NAVISTAR CASE SETTLES FOR $281,500

In two separate cases, the California Air Resources Board last month fined Illinois-based Navistar, Inc., more than $281,000 for clean-air violations.  Navistar violated California's clean vehicle laws by failing to implement required emission controls, and properly label and document installed emission controls. Such deficiencies can lead to excess emissions by failing to detect component malfunctions and promptly alerting the driver that repairs are needed.  ARB reviewed Navistar's application to certify 2007 engines and found inconsistencies with the previous model year documentation for the same engine design.

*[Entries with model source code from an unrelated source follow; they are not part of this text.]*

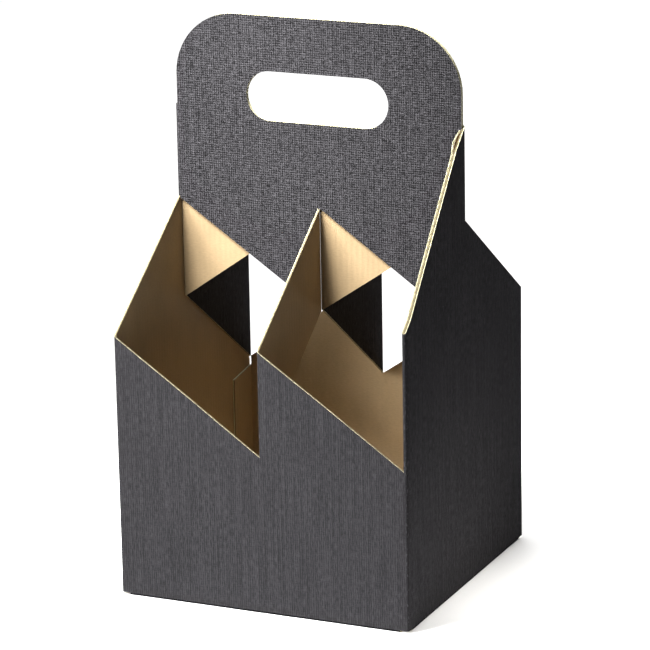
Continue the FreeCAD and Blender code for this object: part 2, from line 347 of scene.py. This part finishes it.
def at(value, place):
    """Whether a value is at a place."""
    return abs(value - place) < NEAR


def between(value, low, high):
    """Whether a value is between two places or at one of them."""
    return low - NEAR < value < high + NEAR


def flat_panels(p):
    """The front half's panels as rectangles, each facing its black side."""
    z, x, y = p.z, p.x, p.y
    panel("right", (x, -p.y_fold, p.board), (x, 0, z.peak))
    panel("right", (x, 0, p.board), (x, p.y_fold, p.high))
    panel("front", (-p.x_fold, -y, p.board), (-p.half, -y, p.over))
    panel("front", (-p.half, -y, p.board), (p.half, -y, p.low))
    panel("front", (p.half, -y, p.board), (p.x_fold, -y, p.over))
    panel("left", (-p.half, -p.y_fold, p.low), (-p.half, -p.y_crease, p.high))
    panel("left", (p.lining, -p.y_fold, p.low), (p.lining, -p.y_crease, z.peak))
    handle_panels(p)
    bottom_panels(p)


def handle_panels(p):
    """The handle's front ply, in blocks that leave room for the hand hole."""
    z, y = p.z, -p.board
    reach, half = p.hole_reach, z.hole_half
    panel("front", (-p.x_fold, y, z.shoulder), (-half, y, z.height))
    panel("front", (-half, y, z.shoulder), (-p.div_crease, y, z.hole_low))
    panel("front", (-p.div_crease, y, p.high), (p.half, y, z.hole_low))
    panel("front", (p.half, y, z.shoulder), (half, y, z.hole_low))
    panel("front", (-half, y, z.hole_high), (half, y, z.height))
    panel("front", (half, y, z.shoulder), (p.x_crease, y, z.height))
    panel("front", (p.x_crease, y, p.crease_top), (p.x_fold, y, z.height))
    for side in (-1, 1):
        for up in (-1, 1):
            spandrel(Vector((side * reach, y, p.hole_mid)), side, up, p.hole_round)


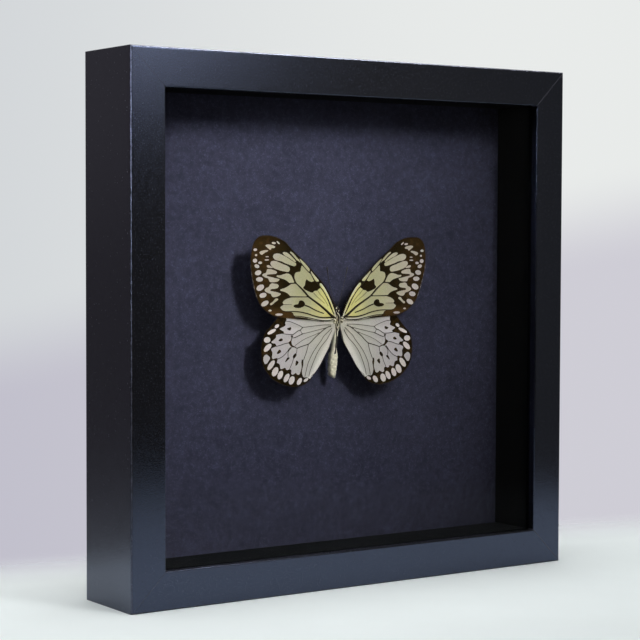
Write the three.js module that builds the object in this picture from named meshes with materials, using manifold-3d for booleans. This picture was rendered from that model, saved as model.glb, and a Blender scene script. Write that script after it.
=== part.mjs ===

A staff audit found that Navistar failed to fully disclose, document and implement on-board diagnostic system requirements for the coolant temperature sensor. On-board diagnostic systems, implemented in the late 1980s, are designed to rapidly detect failures of emission control components. The systems monitor components that can affect emission performance of a vehicle to ensure it remains as clean as possible over its lifetime. If a problem is detected, a "check engine" light on the vehicle's instrument panel illuminates and key information about the malfunction is stored so that a repair technician can accurately find and fix the problem.   Per the terms of the settlement of this case, Navistar, Inc. will pay a total of $250,000: $187,500 to the California Air Pollution Control Fund and $62,500 (25 percent of the total) to the Education and Environment Initiative to help fund environmental outreach and education programs for K-12 students. The ARB is the first branch within the California Environmental Protection Agency to contribute to the Education and Environment Initiative.
In the second case, Navistar failed to provide purchasers of retrofit emission devices with proper labeling, as required by state law. Such labels for heavy-duty engines are essential for vehicle owners and field inspectors to determine if they comply with tough new requirements to clean up diesel emissions.  These requirements are part of California's overall effort to lower health risks posed by dirty diesel engines, the goal an 85 percent reduction in diesel emissions from 2000 levels by 2020. Diesel exhaust contains a variety of harmful gases and over 40 other known cancer-causing compounds. Exposure can cause cancer, respiratory and cardiovascular problems as well as premature death.  Per the terms of this settlement, Navistar will pay a total of $31,500: $23,625 to the California Air Pollution Control Fund and $7,875 to the California Pollution Control Financing Authority.